Among economists who subscribe to the AS-AD paradigm (which is nearly every everyone), there is vigorous disagreement over whether the aggregate supply curve is closer to vertical or closer to horizontal, but once an economist takes a point of view on that, he or she will stick to that point of view regardless of whether you are talking fiscal policy or monetary policy. The macroeconomists who support fiscal stimulus take the notion of a liquidity trap seriously, which is the opposite of believing (1). I defy you to find any academic economist who would endorse (1) and (2) simultaneously.
Interestingly, Ben Bernanke walks a fine line here. At times, he has followed a cautious monetary policy while supporting fiscal stimulus. However, he has never endorsed the view that we are in a liquidity trap. If he had to lay out his thinking in an academic seminar, he would be crucified. But journalists see nothing wrong.
Of course, another characteristic of newspaper macroeconomics is that the Federal Reserve Chairman always wears a halo. I remember how revered Arthur Burns was in the press, and no Fed Chairman had a more egregious tenure. Volcker is sainted. Greenspan was the Maestro, and I believe he would still be getting a pass in the press if his name were Alan Blinder rather than Alan Greenspan (can you identify a significant policy difference that we would have observed under a Blinder Fed? I can’t. But Blinder would be immune from the charge of being an “Ayn Rand discipline” or “free market ideologue.”)
For now, here is how I would rank various forms of macroeconomics:
1. PSST. It’s got a lot of problems, but I think it is promising.
2. Textbook macroeconomics, meaning AS, AD, and even IS-LM (sorry, Tyler; I will concede the caveat that to draw the IS-LM diagram we need to hold fixed both inflation expectations and the term premium). I don’t think that the sticky-wage and sticky-price stories can carry all the weight that gets put onto them, but I think the approach hangs together, and it’s better than:
3. Rational-expectations macroeconomics. Good technique, no empirical relevance.
4. Liquidity trap. Neither sound technically nor valid empirically.
5. Newspaper macroeconomics. Oy.
READER COMMENTS
JST
Oct 24 2011 at 6:52am
Isn’t the empirical validity of a liquidity trap type phenomenon evident from the simple fact that large increases in the monetary base may not cause accompanying increases in money supply and inflation when we are near the zero lower bound? This seems to be the case currently in the US and for Japan basically since its housing bubble burst almost two decades ago.
To me this places it ahead of a good technique with no empirical relevance.
Arnold Kling
Oct 24 2011 at 9:47am
JST,
If we are in a liquidity trap, then why does the Fed have to pay interest on reserves?

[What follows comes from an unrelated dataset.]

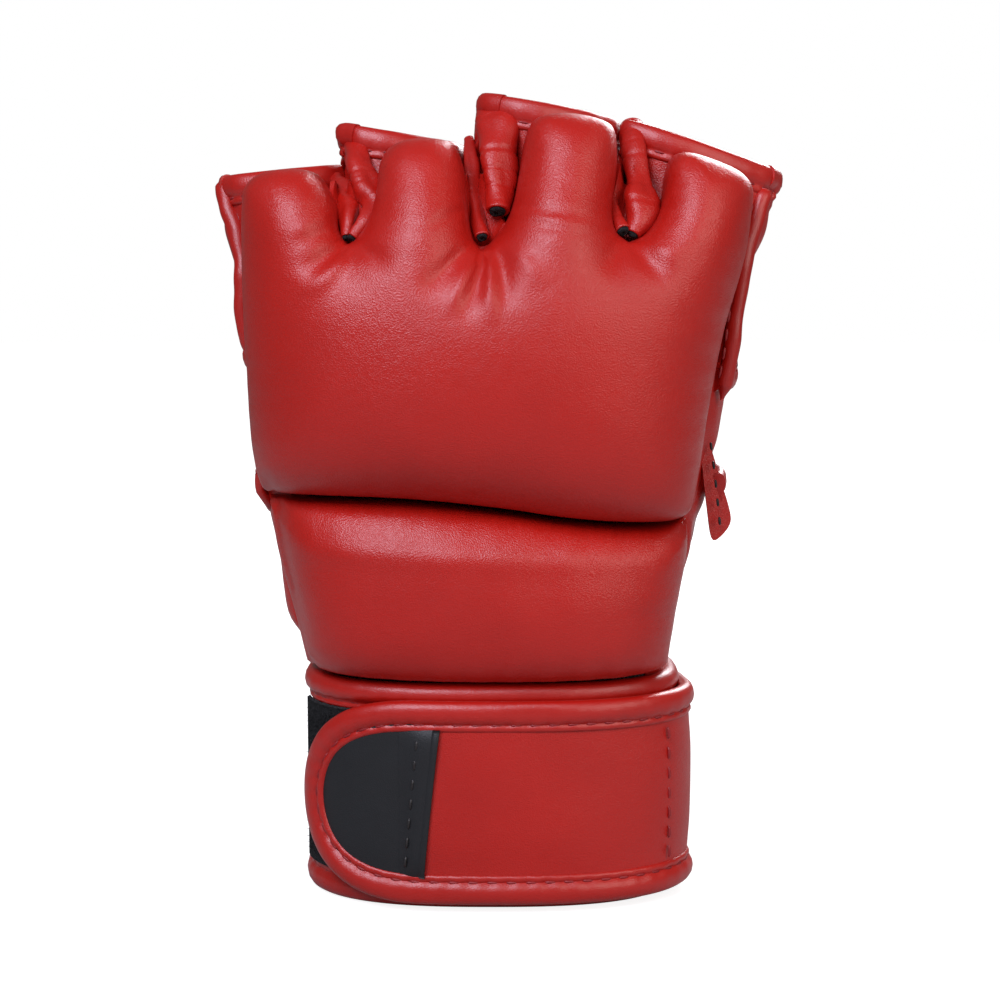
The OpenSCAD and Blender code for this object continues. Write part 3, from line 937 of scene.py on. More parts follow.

If we were in a liquidity trap, the Fed could not pay interest on reserves, and the banks would still hold those as excess reserves.
Instead, the Fed takes the view that if it were to stop paying interest on reserves, the banks would go crazy with lending and we would have too much inflation.
Gepap
Oct 24 2011 at 10:22am
Perhaps the Fed, as a collection of private bank interests, sees the value in rewarding its members with a little extra something.
The rates on five year securities is essentially negative right now.
Rick Hull
Oct 24 2011 at 1:26pm
> You never see a journalist writing about fiscal stimulus and pointing out that it risks setting off a major acceleration of inflation.
Perhaps they took Milton Friedman’s famous contribution to heart, that: “Inflation is always and everywhere a monetary phenomenon.”
Of course, we must be clear what we mean by inflation. I would prefer to banish the term and refer to “monetary expansion” and “a rise (not a rate of change) in a price index” completely separately. Likewise, a change in the rate of change of a price index should have its own term, as well.
I think, to an extent, journalists suffer from deliberate obfuscation by economists, political and otherwise.
Rick Hull
Oct 24 2011 at 9:27pm
Oops, I really did mean “rate of change” and not a simple rise.
Arthur B.
Oct 25 2011 at 7:05pm
In a fiscal stimulus, the government returns money to the taxpayers. This money would have been spent by the government and is now spend by the taxpayer. This isn’t pushing up prices. Of course the government will not cut its spending, it will borrow whatever it returned. Ideally the money that the government borrows would crowd out other loans. Old private loans would expire and less new private loans would be issued, which would diminish spending. A possible inflationary effect would be that banks would be willing to lower their reserve ratios since the government loans are less risky. That’s second order though. In the end, fiscal stimulus is inflationary if the Fed effectively monetizes the debt.
Gaz
Oct 26 2011 at 1:12am
> You never see a journalist writing about fiscal stimulus and pointing out that it risks setting off a major acceleration of inflation.
What, don’t you get Rupert Murdoch’s newspapers over there in the USA?